For Radhika Jones, Editor-in-Chief of Vanity Fair, interlocutors are less important in today’s media but that media still plays a role in bringing messages where they might be uncomfortable. Hounshell brought up the issue of competing points of view. Marty Baron, Former Executive Editor of The Washington Post, expressed the importance of reporters with many types of backgrounds and life experiences to provide greater perspective on news. One major problem, he continued, is the erosion in the primacy of facts in an era of rampant misinformation. Though it can be challenging to call out, a lie speaks to the intent of the speaker.

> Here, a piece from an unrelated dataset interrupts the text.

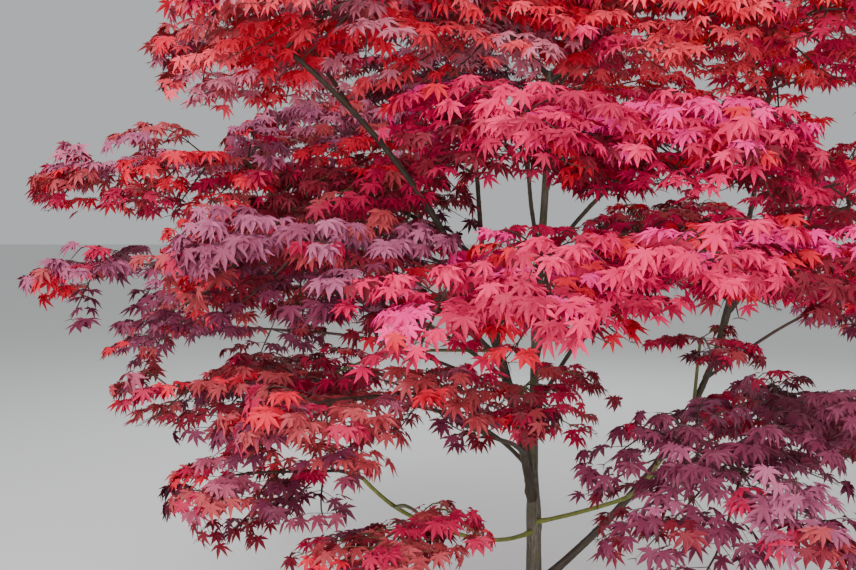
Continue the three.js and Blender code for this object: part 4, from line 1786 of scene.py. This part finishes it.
@dataclass(frozen=True)
class TwigHabit:
    """How opposite twigs grow along a boughlet.

    Attributes:
        spacing: between pairs.
        fewest: pairs on the shortest boughlet.
        last: share of the boughlet where the last pair stands.
        place_stray: how far a pair strays, as a share of the boughlet.
        lengths: at the boughlet's base and at its end.
        length_stray: how much they stray, against 1.
        angle: off the boughlet, in degrees, and how much it strays.
        drop_stray: how far a twig strays up or down, in radians.
        slope_share: how much of the boughlet's own slope it takes.
        inside: depth within which a twig has to end.
        tries: how often it is shortened for that.
        shortened: its length then, against the one before.
        kept_tint: how many sprays share their boughlet's tint.
        shortest: nothing shorter is grown.
        bend: share of its length where it bends.
        lift: how high that is, against its length.
        radius: at its base.
        taper: radius at its bend, against the base.
    """

    spacing: float = 0.066
    fewest: int = 2
    last: float = 0.95
    place_stray: float = 0.02
    lengths: Span = (0.165, 0.06)
    length_stray: float = 0.25
    angle: Span = (50, 12)
    drop_stray: float = 0.25
    slope_share: float = 0.5
    inside: float = 0.97
    tries: int = 3
    shortened: float = 0.7
    kept_tint: float = 0.55
    shortest: float = 0.012
    bend: float = 0.55
    lift: float = 0.06
    radius: float = 0.0013
    taper: float = 0.8


@dataclass(frozen=True)
class LeafHabit:
    """How leaves stand on a twig.

    Attributes:
        spacing: between pairs.
        angle: off the twig, in degrees, and how much it strays.
        tip_stray: how far the leaf at the twig's tip strays, in radians.
        outward: how far leaves at the rim turn outwards, as a share.
        length: middle lobe, from the hub.
        size: against that length, and how much it strays.
        drop: slope of the blade, in degrees, and how much it strays.
        roll: how far it rolls to a side, in radians.
        stalk: length of its stalk, and how much it strays.
        stalk_drop: slope of the stalk, as a share of the blade's.
        stalk_lift: how far the stalk then rises, in radians.
        stalk_width: width of the stalk.
        floor: no leaf hangs lower.
        tries: how often a leaf is turned down to keep it in the space.
        turn_down: how far each time, in radians.
    """

    spacing: float = 0.042
    angle: Span = (60, 18)
    tip_stray: float = 0.3
    outward: float = 0.45
    length: float = 0.0525
    size: Span = (0.95, 0.18)
    drop: Span = (34, 26)
    roll: float = 0.4
    stalk: Span = (0.026, 0.01)
    stalk_drop: float = 0.25
    stalk_lift: float = 0.15
    stalk_width: float = 0.0011
    floor: float = 0.33
    tries: int = 3
    turn_down: float = 0.35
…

Hounshell asked Jones about Vanity Fair’s approach to cover images. Jones highlighted the September 2020 portrait of Breonna Taylor as a way to start a conversation on what matters to us as a country. It’s important to take risks, she said, to put together stories that haven’t been told. 

Will the future of journalism, Hounshell mused, include a permanent shift in whose stories get told? As a non-white person, Jones said she understands what it is to have different experiences and emphasized her support of diversity in representation. Baron agreed with the need for diverse voices but cautioned that newsrooms have limited resources to tell all the stories they wish they could tell.

We’re in a moment of icons being smashed.

Blake Hounshell

People from one life experience may not see a story that someone from a different life experience would see and they would see them from very different perspectives.

Marty Baron

The more diversity comes into newsrooms, comes into the magazine world, the more attentive audiences are to those kinds of decisions and choices, the more representative it becomes.

Radhika Jones

Key takeaways & next steps:

  • Allowing for a diversity of experiences and backgrounds in the newsroom improves the depth and breadth of the stories that get told. All indications point to this new paradigm as a permanent shift.
  • The erosion of a common understanding of facts is a major problem that both news organizations and society at large must address.